Monday, December 19, 2005
Saturday, December 10, 2005
I'm out for a while
Well, as the exams wear down and time counts down to Christmas break, I figure I will wrap this up until January.
By the time I get back to the states I hope to see Davidson ranked in the Top 25 after beating Syracuse, and starting 7-2. People around school really only to expect to lose 2 more games this season and we are all hoping that we can beat either Syracuse or UNC. That is quite a far cry from last year's .500 record at this time in the season with only two wins in D-I. Are we really that much better now? As coach says, it really is about inches in this game. We could very easily be 2-4 right now instead of 4-2, but we could also be 5-1, if Boris hits a dunk in the second half of the Charlotte game. That perspective really makes one appreciate the various bounces in this game as I guarantee that our opponents put detail and heart into their practices as well. It's only in rare times (eg. Missouri) that one team truly "deserves" to beat the other. On Tuesday night, ESPN will be showing a small segment on the '64-'65 Davidson that was ranked preseason #1 under Lefty Driesell. Sometimes it is quite shocking to think that I'm right in the middle of this school's push for national glory on the basketball stage. Beginning last year, Davidson is pulling away from the Southern Conference (a la Gonzaga) in a very real way. Coach McKillop has monster recruiting classes and my class' Sander, Richards and Meno are forces in their own right. There are few better coaches in the country than Bob and the community outside of Charlotte has already set attendance records for our first three home games.
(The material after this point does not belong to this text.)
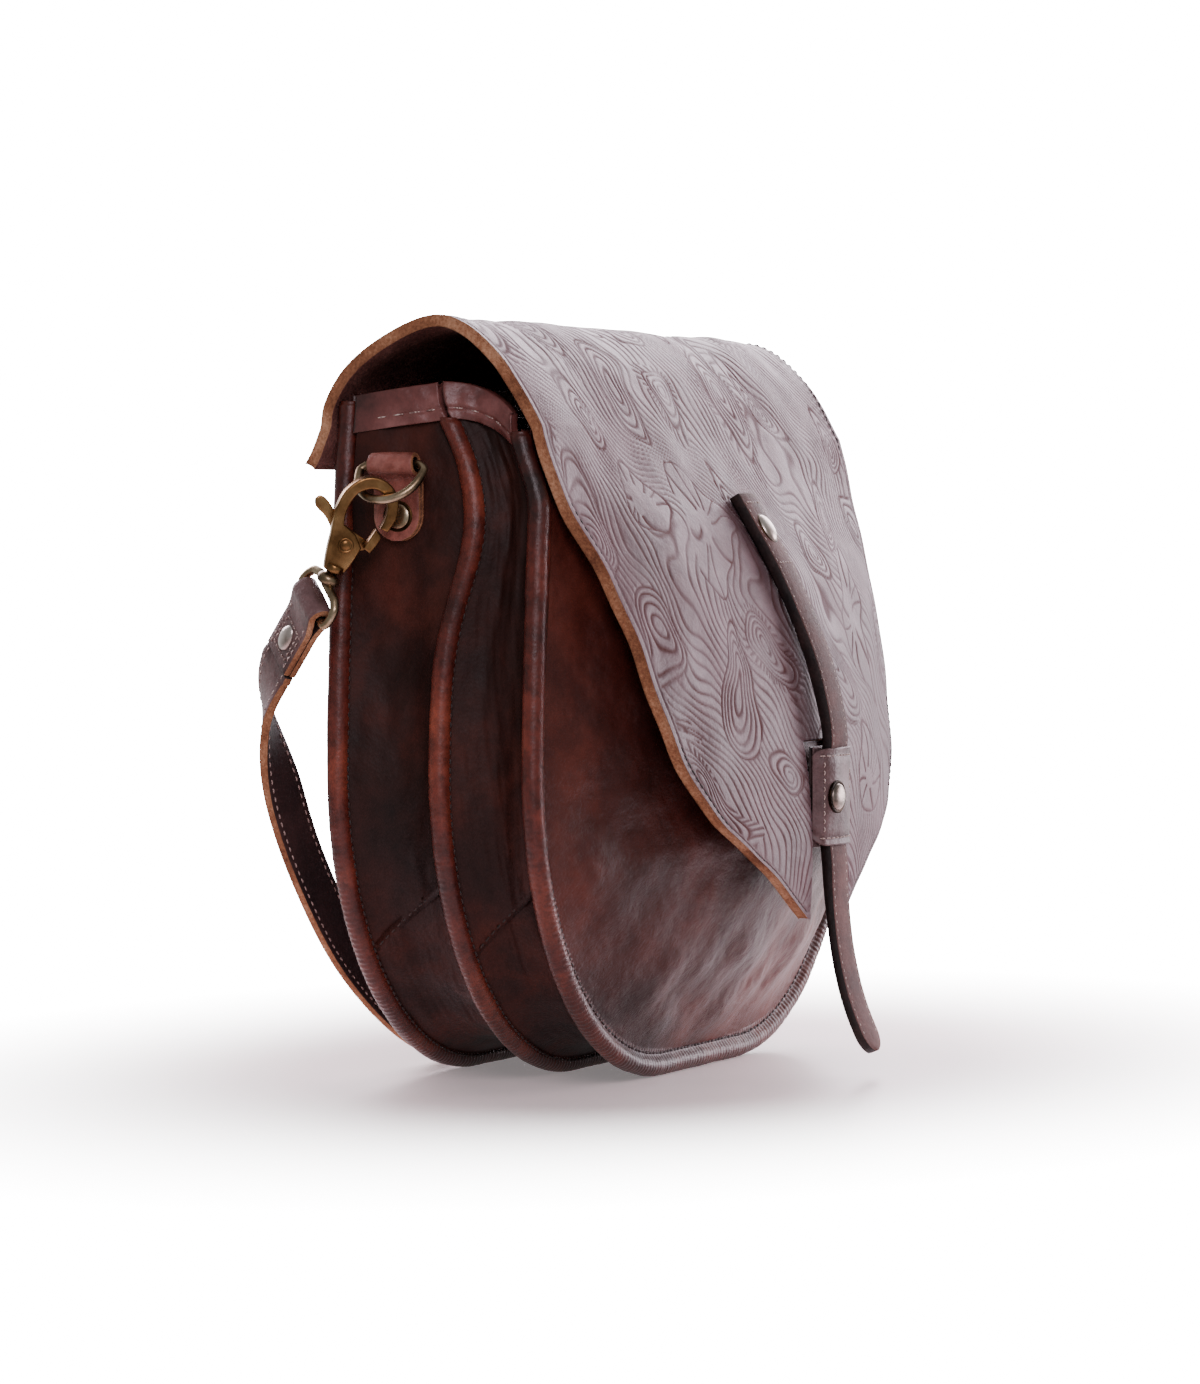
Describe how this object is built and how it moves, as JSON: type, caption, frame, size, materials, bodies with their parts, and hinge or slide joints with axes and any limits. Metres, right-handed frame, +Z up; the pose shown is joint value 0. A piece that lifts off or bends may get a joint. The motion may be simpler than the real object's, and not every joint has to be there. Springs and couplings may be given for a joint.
{
  "type": "saddle bag",
  "caption": "Leather shoulder bag with a three-rim accordion body, tooled wrap-over flap, padded snap closure strap and clip-on shoulder strap.",
  "frame": {"origin": "bottom centre of the whole part's bounding box, at the floor the bag stands on", "axes": "+X to the bag's right side seen from behind the flap, across its width, +Y towards the back panel, -Y towards the flap's front, +Z up"},
  "size_m": [0.3242, 0.1962, 0.2675],
  "materials": {
    "body_leather": "waxed, glossy, dark mahogany",
    "rim_leather": "burnished, red-brown",
    "hem_leather": "smooth, dark red-brown",
    "flap_leather": "tooled, satin sheen",
    "closure_leather": "padded, near-black edges",
    "strap_leather": "smooth, brown, raw edges",
    "brass": "antique, brushed",
    "nickel": "antique nickel plate"
  },
  "bodies": {
    "body": {"back_panel": "body_leather", "middle_panel": "body_leather", "front_panel": "body_leather", "rear_gusset_left": "body_leather", "rear_gusset_bottom": "body_leather", "rear_gusset_right": "body_leather", "front_gusset_left": "body_leather", "front_gusset_bottom": "body_leather", "front_gusset_right": "body_leather", "rear_rim": "rim_leather", "middle_rim": "rim_leather", "front_rim": "rim_leather", "rear_hem_left": "hem_leather", "rear_hem_right": "hem_leather", "front_hem_left": "hem_leather", "front_hem_right": "hem_leather", "back_panel_binding": "hem_leather", "middle_panel_binding": "hem_leather", "front_panel_binding": "hem_leather", "ring_tab_left": "hem_leather", "ring_tab_right": "hem_leather", "tab_rivet_left": "nickel", "tab_rivet_right": "nickel", "flap_rear": "flap_leather", "snap_stud": "brass", "shoulder_strap": "strap_leather"},
    "flap": {"flap": "flap_leather", "closure_strap": "closure_leather", "closure_rivet": "nickel", "closure_keeper": "strap_leather", "snap_cap": "nickel", "snap_socket": "brass"},
    "tail": {"closure_tail": "closure_leather"},
    "left_hanger": {"d_ring_left": "brass", "swivel_eye_left": "brass", "strap_end_left": "strap_leather", "strap_rivet_left": "nickel"},
    "right_hanger": {"d_ring_right": "brass", "swivel_eye_right": "brass", "strap_end_right": "strap_leather", "strap_rivet_right": "nickel"},
    "left_hook": {"hook_left": "brass", "hook_pin_left": "brass"},
    "right_hook": {"hook_right": "brass", "hook_pin_right": "brass"},
    "left_gate": {"hook_gate_left": "brass"},
    "right_gate": {"hook_gate_right": "brass"}
  },
  "joints": [
    {"name": "flap_hinge", "type": "hinge", "parent": "body", "child": "flap", "pos_m": [0, 0.0485, 0.2325], "axis": [-1, 0, 0], "range_deg": [0, 125]},
    {"name": "tail_bend", "type": "hinge", "parent": "flap", "child": "tail", "pos_m": [0, -0.0837, 0.0793], "axis": [-1, 0, 0], "range_deg": [0, 60]},
    {"name": "left_ring_swing", "type": "hinge", "parent": "body", "child": "left_hanger", "pos_m": [-0.1435, 0.0235, 0.217], "axis": [0, 1, 0], "range_deg": [0, 35]},
    {"name": "right_ring_swing", "type": "hinge", "parent": "body", "child": "right_hanger", "pos_m": [0.1435, 0.0235, 0.217], "axis": [0, -1, 0], "range_deg": [0, 35]},
    {"name": "left_hook_swivel", "type": "hinge", "parent": "left_hanger", "child": "left_hook", "pos_m": [-0.15409, 0.03681, 0.18988], "axis": [-0.087, 0.4339, -0.8968], "range_deg": [-12, 0]},
    {"name": "right_hook_swivel", "type": "hinge", "parent": "right_hanger", "child": "right_hook", "pos_m": [0.15409, 0.03681, 0.18988], "axis": [0.087, 0.4339, -0.8968], "range_deg": [0, 12]},
    {"name": "left_gate_pivot", "type": "hinge", "parent": "left_hook", "child": "left_gate", "pos_m": [-0.15409, 0.03681, 0.18988], "axis": [-0.8063, -0.5592, -0.1931], "range_deg": [0, 16], "stiffness_Nm_per_rad": 0.02},
    {"name": "right_gate_pivot", "type": "hinge", "parent": "right_hook", "child": "right_gate", "pos_m": [0.15409, 0.03681, 0.18988], "axis": [-0.8063, 0.5592, 0.1931], "range_deg": [0, 16], "stiffness_Nm_per_rad": 0.02}
  ]
}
Turning my attention 15 miles south, the Carolina Panthers take on the Bucs tomorrow in a classic battle for control of the NFC South. In many ways, the Panthers are similar team as our Wildcats. They both struggled to find offensive identity early on in the season. But there were enough weapons and great coaching to pull them through games that they didn't necessarily deserve to win. But as the confidence builds, the team and the fans begin thinking big thoughts. We are already talking NFC Championship games in Charlotte. If Carolina wins out, they have an opportunity to catch both Seattle and Chicago who have tough games remaining. A first round bye and home field advantage would be so key as Carolina hasn't lost in Charlotte but once this season and that season opener was a fluke.
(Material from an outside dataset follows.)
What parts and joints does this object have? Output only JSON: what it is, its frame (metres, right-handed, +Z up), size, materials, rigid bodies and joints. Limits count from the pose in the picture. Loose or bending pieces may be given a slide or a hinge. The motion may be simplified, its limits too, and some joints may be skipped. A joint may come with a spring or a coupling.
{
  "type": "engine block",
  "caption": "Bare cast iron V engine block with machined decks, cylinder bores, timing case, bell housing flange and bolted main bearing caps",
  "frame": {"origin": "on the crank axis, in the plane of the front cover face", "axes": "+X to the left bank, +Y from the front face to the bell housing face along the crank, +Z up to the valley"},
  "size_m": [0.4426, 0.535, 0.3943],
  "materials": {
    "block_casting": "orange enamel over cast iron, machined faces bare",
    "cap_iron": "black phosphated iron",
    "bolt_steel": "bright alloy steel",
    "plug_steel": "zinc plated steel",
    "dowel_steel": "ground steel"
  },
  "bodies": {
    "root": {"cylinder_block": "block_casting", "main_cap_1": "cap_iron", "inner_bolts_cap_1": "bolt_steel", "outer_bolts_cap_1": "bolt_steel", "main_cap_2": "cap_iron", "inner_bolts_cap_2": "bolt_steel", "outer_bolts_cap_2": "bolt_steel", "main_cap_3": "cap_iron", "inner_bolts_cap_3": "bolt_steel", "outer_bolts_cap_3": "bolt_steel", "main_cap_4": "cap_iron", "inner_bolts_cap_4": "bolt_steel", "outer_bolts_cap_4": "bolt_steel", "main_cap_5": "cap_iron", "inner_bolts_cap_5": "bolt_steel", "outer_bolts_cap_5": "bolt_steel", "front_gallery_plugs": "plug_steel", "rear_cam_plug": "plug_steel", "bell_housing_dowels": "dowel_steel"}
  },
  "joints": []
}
I will be following all of these developments very closely from across the pond and I hope that you will too. Hehe. Da Bears are going down.
I will be heading to U2 on Monday, I will be sure to say hey to Bono for everyone.
OUT!
Monday, December 05, 2005
I'm back
I'm so sorry for the complete lack of posts and coverage for the last few weeks. It seemed that everytime I was about to post, I became more overcome by all of the things that I had to say and then it just kept piling up. As of now, Davidson basketball is 3-2 with several big wins in Belk Arena. My Carolina Panthers are atop the NFC South with a big win today over the Atlanta Falcons, and exams have completely overtaken my life. Why is it, I ask, that professors decided that you have so much other meaningless crap work that is due right before exams. It's especially frustrating when that work really doesn't contribute to your learning of the subject. This is why I love my Islamic Civ class so much. Our professor doesn't assume that we need tons of work to keep us on track but requires that we are able to synthesize a century and a half of info that covers 8 sovereign nations in the most volatile part of the world. If we can show that we can do it on the test then we get a good grade. That's what I love. I sit back and study and have conversations with people about the failure of Pan-Arab Nationalism to create identity amongst so many people and how that has created this unique culture of Islamic Radicalism as a new possibility of identity. That's a whole lot more interesting to me than writing 5 "pre-reading" discusssions for class periods in October that I didn't keep up with and are just now due. If I didn't do the readings, then shouldn't my inability to articulate meaningful insight on the final exam reflect that? No, of course, not. There are two possible reasons why pre-class discussion papers are due at the end of the course, without keeping track during the semester: 1) we really are babies and it gives us another grade, 2) God forbid that we actually can figure out how to write a good exam without reading every assignment. That wouldn't reflect well on the professor.
So my thoughts for the night. Give me historical trends, facts and ideas and I will synthesize it for you in the most wonderful canopy of historical analysis that you have ever witnessed. But, if you ask me to write one more damn summary of an Oct. 8 reading, I think I might just submit this piece of writing to spite you.